▸ What you are asked to do: Copy all the material that follows, keeping every character the same.

Rows from a 3D modeling dataset:

^^^^^^^^^^^^^^^^

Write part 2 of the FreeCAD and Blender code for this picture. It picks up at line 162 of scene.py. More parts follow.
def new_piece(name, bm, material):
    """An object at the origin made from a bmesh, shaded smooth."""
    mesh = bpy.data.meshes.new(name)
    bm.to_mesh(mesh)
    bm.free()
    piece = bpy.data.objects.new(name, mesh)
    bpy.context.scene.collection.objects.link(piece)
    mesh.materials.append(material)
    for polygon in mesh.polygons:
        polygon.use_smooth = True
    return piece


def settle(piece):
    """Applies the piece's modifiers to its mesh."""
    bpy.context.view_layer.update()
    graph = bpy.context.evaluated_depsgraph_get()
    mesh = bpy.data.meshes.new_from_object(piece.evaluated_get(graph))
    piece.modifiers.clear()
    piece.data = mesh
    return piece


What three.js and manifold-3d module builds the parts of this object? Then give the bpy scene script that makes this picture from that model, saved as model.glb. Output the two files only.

^^^^^^^^^^^^^^^^

▸ Solved problem:
Write part 2 of the FreeCAD and Blender code for this picture. It picks up at line 162 of scene.py. More parts follow.
def new_piece(name, bm, material):
    """An object at the origin made from a bmesh, shaded smooth."""
    mesh = bpy.data.meshes.new(name)
    bm.to_mesh(mesh)
    bm.free()
    piece = bpy.data.objects.new(name, mesh)
    bpy.context.scene.collection.objects.link(piece)
    mesh.materials.append(material)
    for polygon in mesh.polygons:
        polygon.use_smooth = True
    return piece


def settle(piece):
    """Applies the piece's modifiers to its mesh."""
    bpy.context.view_layer.update()
    graph = bpy.context.evaluated_depsgraph_get()
    mesh = bpy.data.meshes.new_from_object(piece.evaluated_get(graph))
    piece.modifiers.clear()
    piece.data = mesh
    return piece


What three.js and manifold-3d module builds the parts of this object? Then give the bpy scene script that makes this picture from that model, saved as model.glb. Output the two files only.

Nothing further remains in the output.